I don’t believe Nietzsche is an Existentialist either, but at least he is fun to read. But for the purposes of th OP I would recommend starting with Kierkegaard’s essay “On The Concept of Irony”. Then Dostoyevsky gave me at least in his novel The Brothers Karamasov (Crime and Punishment was great reading too) a feeling for the absurd that I associate with Existentialism.
And then Camus’ The Myth of Sisyphus and straight into Sartre.
I never got round to reading Simone de Beauvoir, but I am getting the impression that I should have.

Looks like he’s the one who did The Great Courses (Teaching Company)'s course on Existentialism.

I haven’t watched/listened to it, but, looking over the lecture titles, it looks like he focuses on Camus, Kirkegaard, Nietzsche, Heidegger, and Sartre.
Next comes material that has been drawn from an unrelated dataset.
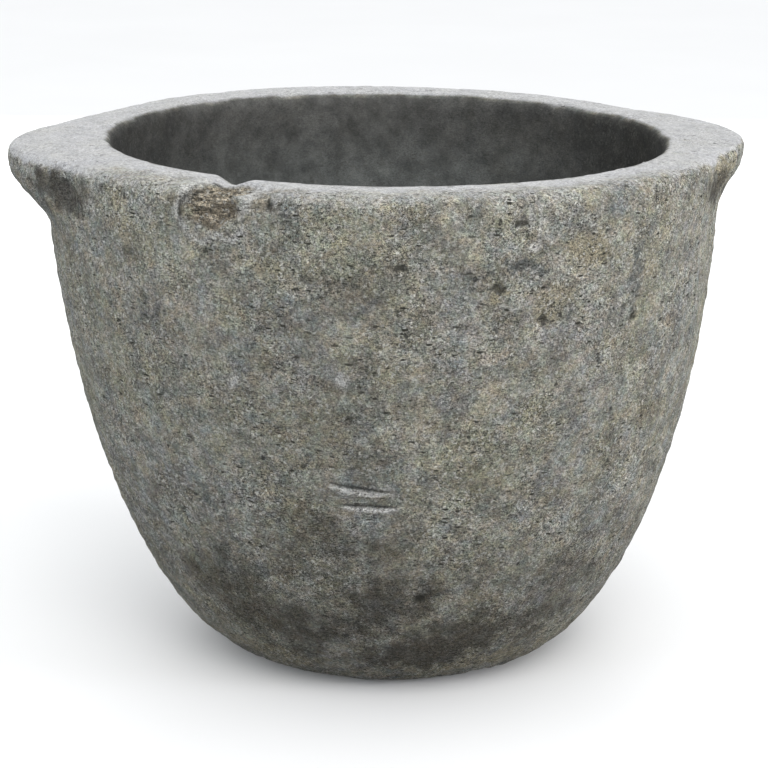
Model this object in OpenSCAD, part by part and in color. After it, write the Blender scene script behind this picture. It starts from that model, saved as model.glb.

I’m a million miles away from being an expert, and I’ve read very little original philosophy, because I always have a hard time understanding the language, that’s why I’ve never tried Heidegger, though I’m a native German speaker, but I know Heidegger’s reputation, and what he wrote was NOT standard German (I also have reservations because of his all too close ties to Nazism, but that’s a different subject). Anyway, in my mind existentialism (and almost any other philosophy) is best expressed in great works of literature. One of the most impressive novels I’ve ever read that had a lot of influence on my thinking is “La Peste” (The Plague) by Camus, which in my understanding is a deeply existential text, and it just perfectly fits in our time.

I’d suggest Stephen Batchelor’s books, particularly Buddhism Without Beliefs and Confessions of a Buddhist Atheist. Neither book is “existentialist” per se.

I’ve never EVER been able to understand Heidegger in any language.